Before NGPC officials granted the permit, State Senator Steve Erdman told KNEB he did contact the agency about the plight of the Bridgeport-area cattle producer, but did not direct them on what the permit should allow. “That was their (NGPC) decision, all I called and asked them to do was to give that rancher some relief from the damage he received. I’ve been getting emails, calls and texts about how stupid I am, that I don’t understand wildlife management, but I did not make that decision.”

Both Erdman and NGPC Wildlife Division Administrator Alicia Hardin say the producer had reported crop damage in the past due to elk, with the Senator noting that the estimated damage this year was valued at least $100,000, no small figure and more than the landowner was paying in annual property taxes.

Hardin tells KNEB News the number of elk plaguing the rancher was estimated at approximately 100, and the permit was issued following an inspection of the damage that included review of drone footage.

Hardin says options were presented to the landowner, including an offer for NGPC sharp-shooters to cull the herd, prior to the decision granting the damage control permit. She notes that the depredation tag does come with restrictions: no trophies are allowed, with any antlers to be turned in to the Commission, the meat must be offered for human consumption, the landowner must identify any additional shooters in coordination and review with the commission, and the landowner cannot benefit commercially from the taking of animals under the permit. The permit is good for 90 days, but does not expire when the agriculture producer or landowner has taken their crop off their fields.

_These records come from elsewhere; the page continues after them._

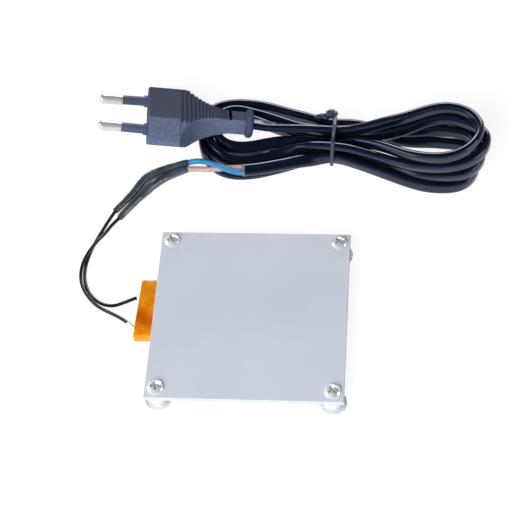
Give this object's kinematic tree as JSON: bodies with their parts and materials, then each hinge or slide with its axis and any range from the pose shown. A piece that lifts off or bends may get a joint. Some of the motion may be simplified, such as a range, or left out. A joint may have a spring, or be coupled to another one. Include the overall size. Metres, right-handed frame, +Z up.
{
  "type": "heating platform",
  "caption": "Square aluminium heating plate on corner feet, with a flat film-wrapped heater under it and thin leads spliced to a hanked flat mains cord with a flat plug.",
  "frame": {"origin": "on the table under the middle of the platform with its heater, without the leads, the cord and the plug", "axes": "+X to the right, away from the heater's lead end; +Y to the back, towards the mains cord; +Z up, out of the plate's work surface"},
  "size_m": [0.1532, 0.1391, 0.0246],
  "materials": {
    "plate_aluminium": "satin anodised",
    "screw_steel": "zinc plated",
    "foot_metal": "nickel plated",
    "bond_silicone": "matte",
    "film_amber": "glossy",
    "seal_silicone": "matte",
    "electrode_aluminium": "rolled",
    "chip_ceramic": "matte",
    "crimp_brass": "tinned",
    "sleeve_white": "satin",
    "wire_black": "satin",
    "shrink_grey": "glossy",
    "core_blue": "satin",
    "core_brown": "satin",
    "cord_black": "satin",
    "tie_black": "satin",
    "plug_black": "matte",
    "carrier_grey": "matte",
    "pin_nickel": "nickel plated"
  },
  "bodies": {
    "root": {"heating_plate": "plate_aluminium", "corner_screws": "screw_steel", "foot_front_left": "foot_metal", "foot_front_right": "foot_metal", "foot_back_left": "foot_metal", "foot_back_right": "foot_metal", "bond_layer": "bond_silicone", "heater_film": "film_amber", "end_seal": "seal_silicone", "upper_electrode": "electrode_aluminium", "lower_electrode": "electrode_aluminium", "ptc_chips": "chip_ceramic", "lead_crimps": "crimp_brass", "lead_sleeve_far": "sleeve_white", "lead_sleeve_near": "sleeve_white", "lead_wire_far": "wire_black", "lead_wire_near": "wire_black", "splice_far": "crimp_brass", "splice_near": "crimp_brass", "heat_shrink_far": "shrink_grey", "heat_shrink_near": "shrink_grey", "core_blue": "core_blue", "core_brown": "core_brown", "cord_cut_end": "cord_black", "cord_hank": "cord_black", "cord_plug_run": "cord_black", "hank_tie": "tie_black", "plug_moulding": "plug_black", "pin_carrier": "carrier_grey", "plug_crimps": "crimp_brass", "plug_cores": "core_blue", "plug_pin_far": "pin_nickel", "plug_pin_near": "pin_nickel", "pin_sleeve_far": "plug_black", "pin_sleeve_near": "plug_black"}
  },
  "joints": []
}
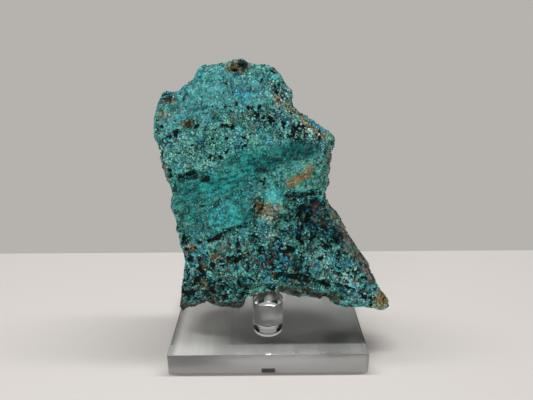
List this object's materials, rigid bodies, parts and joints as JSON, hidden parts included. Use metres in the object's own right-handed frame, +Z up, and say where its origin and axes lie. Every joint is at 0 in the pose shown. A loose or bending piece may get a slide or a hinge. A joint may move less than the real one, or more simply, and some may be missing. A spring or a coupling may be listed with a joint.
{
  "type": "chrysocolla specimen on acrylic stand",
  "caption": "Slab of blue-green chrysocolla crust on grey-brown rock, standing on the round peg of a clear acrylic base.",
  "frame": {"origin": "on the underside of the base, on the axis of the peg, 16 mm behind the base's front edge", "axes": "+Z up from the base along the peg, +X to the right seen from the front, -Y towards the viewer of the crusted face"},
  "size_m": [0.0901, 0.051, 0.1119],
  "materials": {
    "rock": "matte",
    "acrylic": "polished",
    "adhesive": "satin"
  },
  "bodies": {
    "root": {"chrysocolla_rock": "rock", "acrylic_base": "acrylic", "acrylic_peg": "acrylic", "adhesive_dab": "adhesive"}
  },
  "joints": []
}
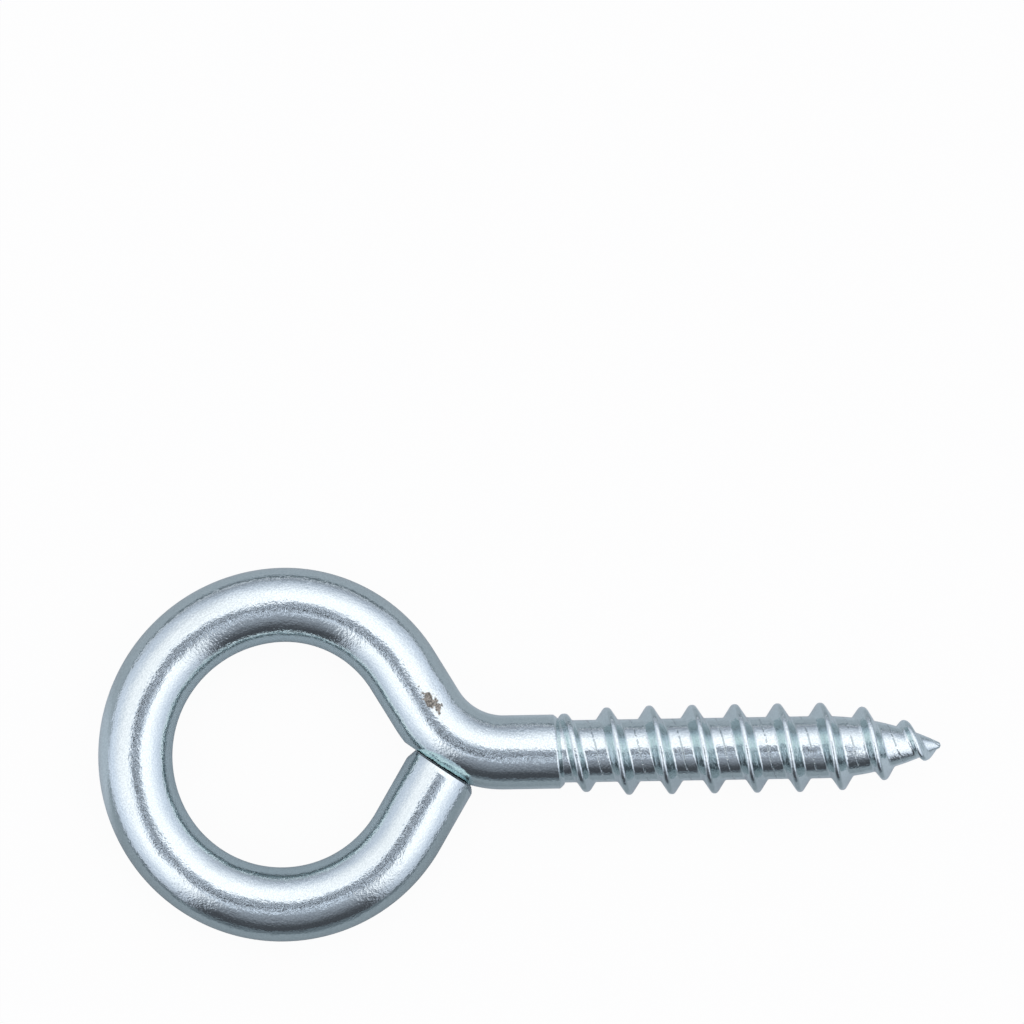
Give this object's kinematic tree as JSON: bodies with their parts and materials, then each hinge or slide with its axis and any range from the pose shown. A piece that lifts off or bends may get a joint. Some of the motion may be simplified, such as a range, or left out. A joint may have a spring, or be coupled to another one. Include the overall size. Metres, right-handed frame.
{
  "type": "screw eye",
  "caption": "Closed screw eye bent from one length of round steel wire, with a plain shank and a coarse right-hand wood thread ending in a gimlet point.",
  "frame": {"origin": "centre of the eye's crown, at the mid-plane of the wire", "axes": "+X along the shank's axis towards the point, +Z square to the plane of the eye, upwards as it lies"},
  "size_m": [0.0568, 0.0252, 0.006],
  "materials": {
    "zinc_plated_steel": "bright clear zinc plating over drawn steel wire, with a fine mottled grain"
  },
  "bodies": {
    "root": {"screw_eye": "zinc_plated_steel"}
  },
  "joints": []
}
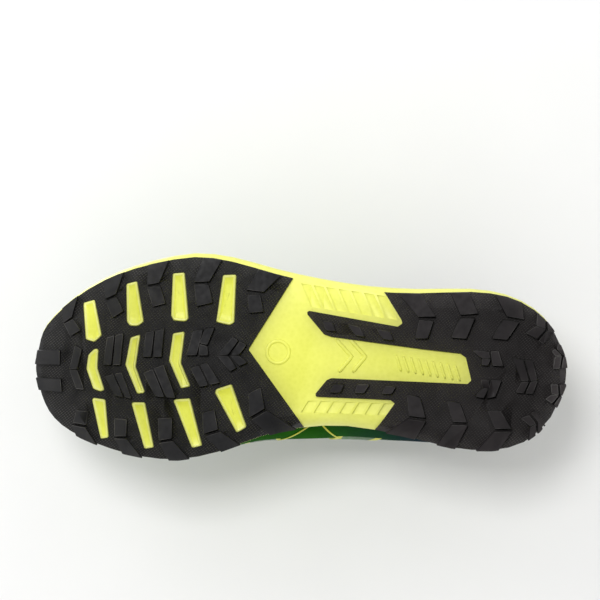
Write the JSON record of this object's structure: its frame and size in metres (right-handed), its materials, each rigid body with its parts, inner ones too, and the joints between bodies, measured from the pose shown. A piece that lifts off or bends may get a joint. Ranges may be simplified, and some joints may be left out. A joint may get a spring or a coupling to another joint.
{
  "type": "running shoe",
  "caption": "Left trail running shoe with a lugged rubber outsole, a thick foam midsole, a laced knitted upper, a padded tongue and collar and a loose sockliner.",
  "frame": {"origin": "on the ground, under the centre of the shoe's box", "axes": "toe to -Y, heel to +Y, outer side of the left foot to +X, up to +Z"},
  "size_m": [0.1129, 0.2923, 0.1179],
  "materials": {
    "outsole_rubber": "matte",
    "midsole_foam": "satin",
    "board": "matte",
    "plate": "satin",
    "sockliner_foam": "matte",
    "lining_fabric": "matte",
    "knit_fabric": "matte",
    "stiffener": "matte",
    "padding": "matte",
    "heel_film": "satin",
    "green_film": "satin",
    "yellow_film": "satin",
    "lace_webbing": "matte",
    "aglet_plastic": "gloss",
    "tab_webbing": "matte"
  },
  "bodies": {
    "root": {"outsole_forefoot": "outsole_rubber", "outsole_heel": "outsole_rubber", "midsole": "midsole_foam", "strobel_board": "board", "rock_plate": "plate", "upper_mesh": "knit_fabric", "lining": "lining_fabric", "toe_puff": "stiffener", "heel_counter": "stiffener", "collar_foam": "padding", "toe_bumper": "outsole_rubber", "heel_overlay": "heel_film", "mudguard": "green_film", "saddle_lateral": "yellow_film", "saddle_medial": "yellow_film", "eyestay_lateral": "green_film", "eyestay_medial": "green_film", "lace": "lace_webbing", "aglets": "aglet_plastic"},
    "tongue": {"tongue_foam": "padding", "tongue_cover": "knit_fabric"},
    "sockliner_body": {"sockliner": "sockliner_foam", "sockliner_cover": "lining_fabric"},
    "pull_tab": {"heel_pull_tab": "tab_webbing"}
  },
  "joints": [
    {"name": "tongue_tilt", "type": "hinge", "parent": "root", "child": "tongue", "pos_m": [-0.004, -0.078, 0.06], "axis": [1, 0, 0], "range_deg": [-10, 0], "stiffness_Nm_per_rad": 0.3, "springref_deg": 5.73},
    {"name": "sockliner_lift", "type": "hinge", "parent": "root", "child": "sockliner_body", "pos_m": [0, -0.136, 0.031], "axis": [1, 0, 0], "range_deg": [0, 3]},
    {"name": "pull_tab_flex", "type": "hinge", "parent": "root", "child": "pull_tab", "pos_m": [-0.008, 0.1336, 0.1013], "axis": [1, 0, 0], "range_deg": [-25, 25], "stiffness_Nm_per_rad": 0.05}
  ]
}
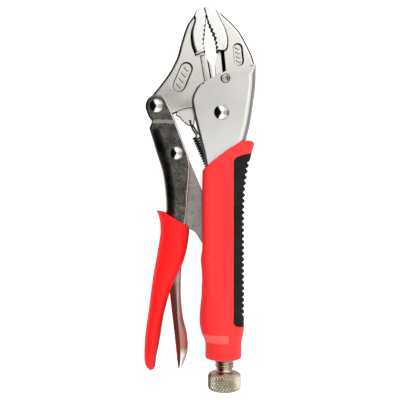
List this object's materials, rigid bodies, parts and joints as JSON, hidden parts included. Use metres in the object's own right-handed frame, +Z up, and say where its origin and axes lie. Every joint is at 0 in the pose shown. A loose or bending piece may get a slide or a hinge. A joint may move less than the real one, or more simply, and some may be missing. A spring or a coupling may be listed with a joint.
{
  "type": "locking pliers",
  "caption": "Curved-jaw locking pliers with a wire cutter, toggle linkage, adjusting screw, release lever and sleeved handles.",
  "frame": {"origin": "middle of the footprint, on the surface that the tool lies on", "axes": "+Y along the tool towards the jaws, +X towards the fixed handle's side, +Z up through its thickness"},
  "size_m": [0.0728, 0.2498, 0.025],
  "materials": {
    "jaw_nickel": "satin nickel plate, cast skin under it",
    "shell_nickel": "satin nickel plate",
    "lever_steel": "dark satin steel",
    "link_steel": "mottled zinc plate",
    "release_steel": "bright nickel plate",
    "rivet_steel": "polished",
    "stake_steel": "staked, matte",
    "screw_steel": "nickel plate",
    "knob_steel": "knurled, nickel plate",
    "spring_steel": "dark spring wire",
    "red_plastic": "satin moulded",
    "black_rubber": "matte, ribbed"
  },
  "bodies": {
    "fixed_handle": {"fixed_handle_shell": "shell_nickel", "fixed_jaw": "jaw_nickel", "fixed_jaw_rivet": "stake_steel", "main_pivot_rivet": "rivet_steel", "fixed_grip": "red_plastic", "grip_insert": "black_rubber", "return_spring": "spring_steel"},
    "jaw": {"movable_jaw": "jaw_nickel", "lever_pivot_rivet": "rivet_steel"},
    "lever": {"movable_handle_shell": "lever_steel", "link_pivot_rivet": "rivet_steel", "movable_grip": "red_plastic", "release_lever_pin": "stake_steel"},
    "link": {"toggle_link": "link_steel"},
    "release": {"release_lever": "release_steel"},
    "screw": {"adjusting_screw": "screw_steel"},
    "knob": {"knurled_knob": "knob_steel"}
  },
  "joints": [
    {"name": "jaw_open", "type": "hinge", "parent": "fixed_handle", "child": "jaw", "pos_m": [0.014, 0.0567, 0.0125], "axis": [0, 0, 1], "range_deg": [0, 12.8], "deforming": ["return_spring"]},
    {"name": "lever_open", "type": "hinge", "parent": "jaw", "child": "lever", "pos_m": [-0.0281, 0.061, 0.0125], "axis": [0, 0, -1], "range_deg": [0, 50]},
    {"name": "link_swing", "type": "hinge", "parent": "lever", "child": "link", "pos_m": [-0.015, 0.0302, 0.0125], "axis": [0, 0, 1], "range_deg": [0, 54.6]},
    {"name": "release_press", "type": "hinge", "parent": "lever", "child": "release", "pos_m": [-0.0172, -0.028, 0.0125], "axis": [0, 0, -1], "range_deg": [0, 7.5]},
    {"name": "screw_travel", "type": "slide", "parent": "fixed_handle", "child": "screw", "axis": [0, -1, 0], "range_m": [0, 0.0175]},
    {"name": "knob_turn", "type": "hinge", "parent": "screw", "child": "knob", "pos_m": [0.016, -0.1123, 0.0125], "axis": [0, -1, 0], "range_deg": [0, 3600]}
  ],
  "couplings": [
    {"joint": "jaw_open", "follows": "lever_open", "ratio": 0.255},
    {"joint": "link_swing", "follows": "lever_open", "ratio": 1.09},
    {"joint": "knob_turn", "follows": "screw_travel", "rad_per_m": 3590.4}
  ]
}
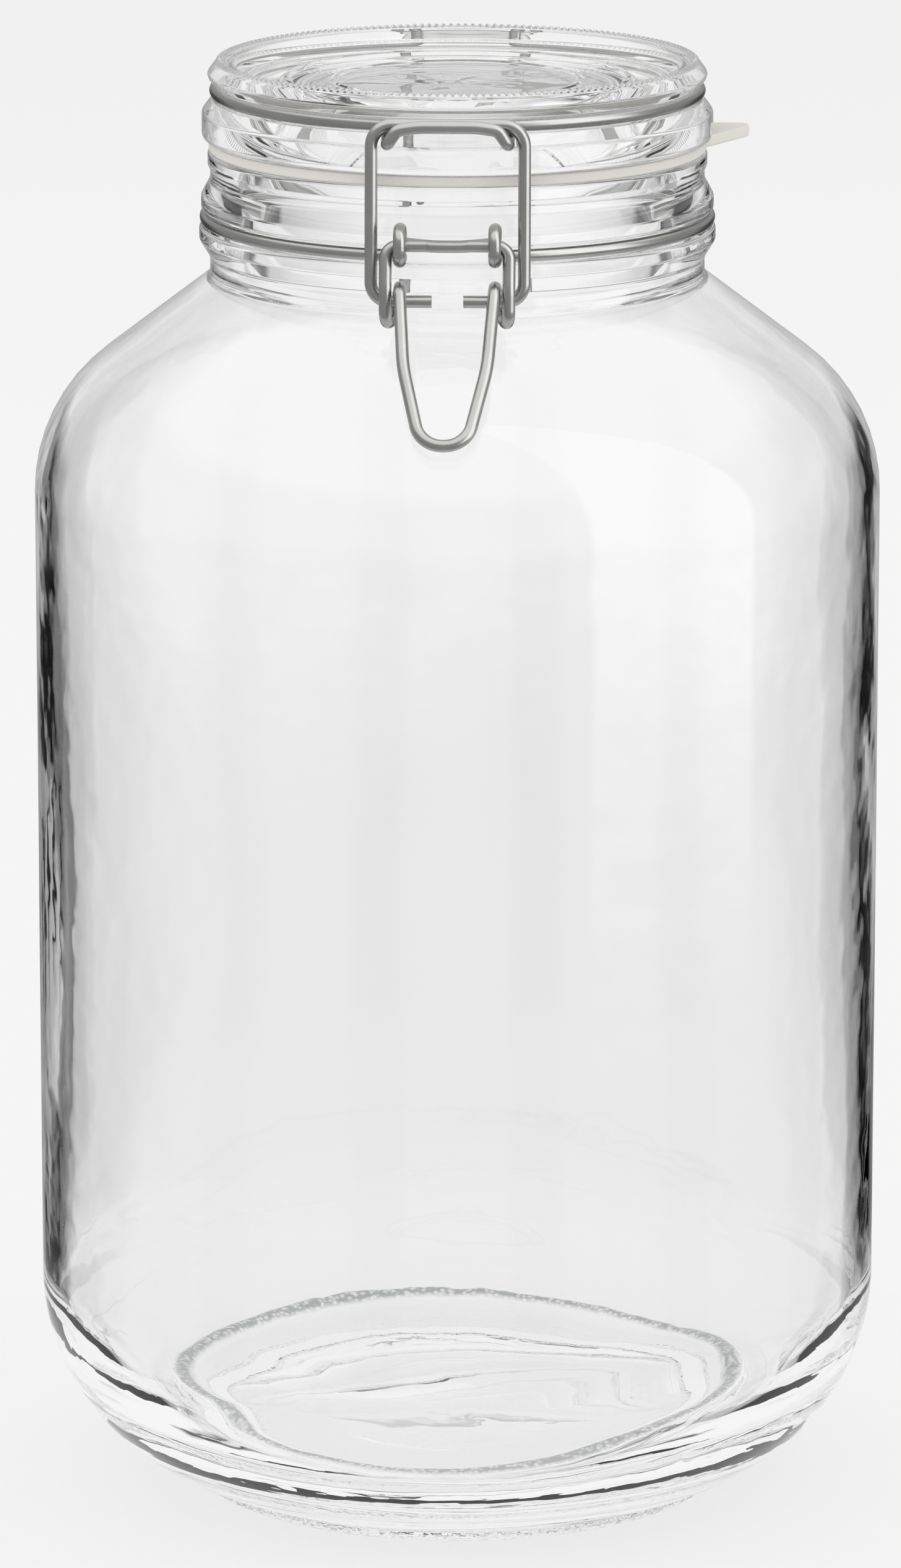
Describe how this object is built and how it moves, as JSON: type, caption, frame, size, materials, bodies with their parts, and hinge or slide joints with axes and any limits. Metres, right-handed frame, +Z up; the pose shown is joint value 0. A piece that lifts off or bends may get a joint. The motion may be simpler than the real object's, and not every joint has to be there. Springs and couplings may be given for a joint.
{
  "type": "clip_top_jar",
  "caption": "Round clear-glass storage jar with a dished glass lid, a rubber sealing ring and a wire clip-top catch that clamps the lid shut",
  "frame": {"origin": "on the jar's axis, in the plane it stands on", "axes": "+Z up along the jar's axis, -Y to the front where the catch is, +X to the side of the pull tab"},
  "size_m": [0.165, 0.165, 0.2835],
  "materials": {
    "clear_glass": "moulded, glossy",
    "steel_wire": "drawn",
    "seal_rubber": "moulded, matte"
  },
  "bodies": {
    "jar": {"jar_glass": "clear_glass", "neck_wire": "steel_wire"},
    "lid": {"lid_glass": "clear_glass", "lid_wire": "steel_wire", "sealing_ring": "seal_rubber"},
    "lever": {"lever_wire": "steel_wire"},
    "bail": {"bail_wire": "steel_wire"}
  },
  "joints": [
    {"name": "lid_hinge", "type": "hinge", "parent": "jar", "child": "lid", "pos_m": [0, 0.0527, 0.2773], "axis": [-1, 0, 0], "range_deg": [0, 110]},
    {"name": "lever_hinge", "type": "hinge", "parent": "jar", "child": "lever", "pos_m": [0, -0.0539, 0.25565], "axis": [-1, 0, 0], "range_deg": [0, 70]},
    {"name": "bail_hinge", "type": "hinge", "parent": "lever", "child": "bail", "pos_m": [0, -0.0536, 0.24495], "axis": [1, 0, 0], "range_deg": [0, 49]}
  ],
  "couplings": [
    {"joint": "bail_hinge", "follows": "lever_hinge", "ratio": 0.7}
  ]
}
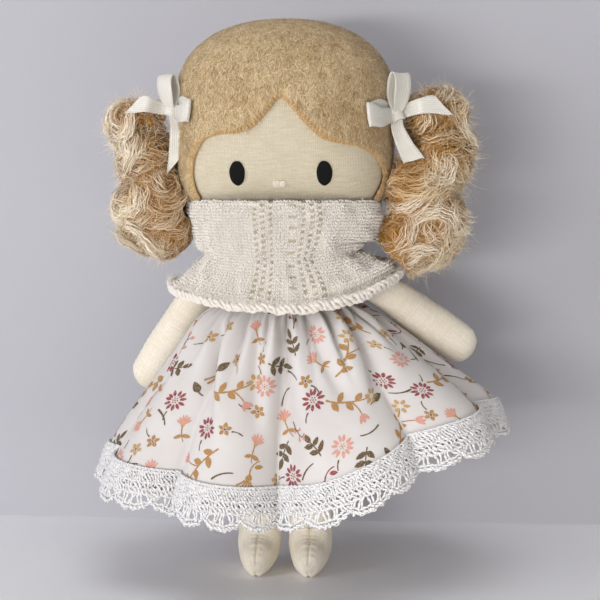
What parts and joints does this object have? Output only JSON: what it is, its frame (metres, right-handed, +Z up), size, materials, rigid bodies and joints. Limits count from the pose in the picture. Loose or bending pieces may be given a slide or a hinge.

In social media forums and through contacts to KNEB, hunting and wildlife interests expressed anger and frustration with the permit. According to statistics from the NGPC website, a total of 50 elk permits, 20 for bulls and 30 antlerless permits, were granted in the draw for the 2019 hunting season for the North Platte River Elk Unit. The unit includes nearly all of the southern half of the Panhandle, nearly half of Keith, Arthur and Grant Counties plus small portions of Sioux, Box Butte and Sheridan counties.

Nebraska Game and Parks Commission Map for North Platte River Elk Unit

Across the entire state, 4,463 applications were received for a total of 77 bull elk permits, and 166 antlerless tags available to Nebraska residents.  Limited Landowner permits accounted for another 38 bull and 83 antlerless tags statewide, with the North Platte River unit accounting for 10 and 15 of those respective permits.

Hardin says it’s unlikely that 50 elk will be killed on the Morrill County landowner’s property, as once hunters begin shooting and human activity picks up in areas where the herd has been staying, the animals are likely to move off the affected property.

Hardin also says it’s really a balancing act in trying to manage the state’s wildlife populations, the desires of the hunting community and the rights of landowners. especially if landowners close their land off from hunters. She says areas open to hunting, such public lands, wildlife management areas and private property where access is granted, tend to see fewer problems with large numbers of wildlife causing significant damage to crops. However, she also says it’s the landowner’s right to either allow hunting or not, and if it is allowed, to set terms the hunter must meet, including any costs for access or if a trophy animal is taken.

Even with the animals that will be harvested through depredation permit, Hardin says there are plenty of elk in Nebraska for the state’s hunters to have their shot at a trophy, or to put meat on their family’s table.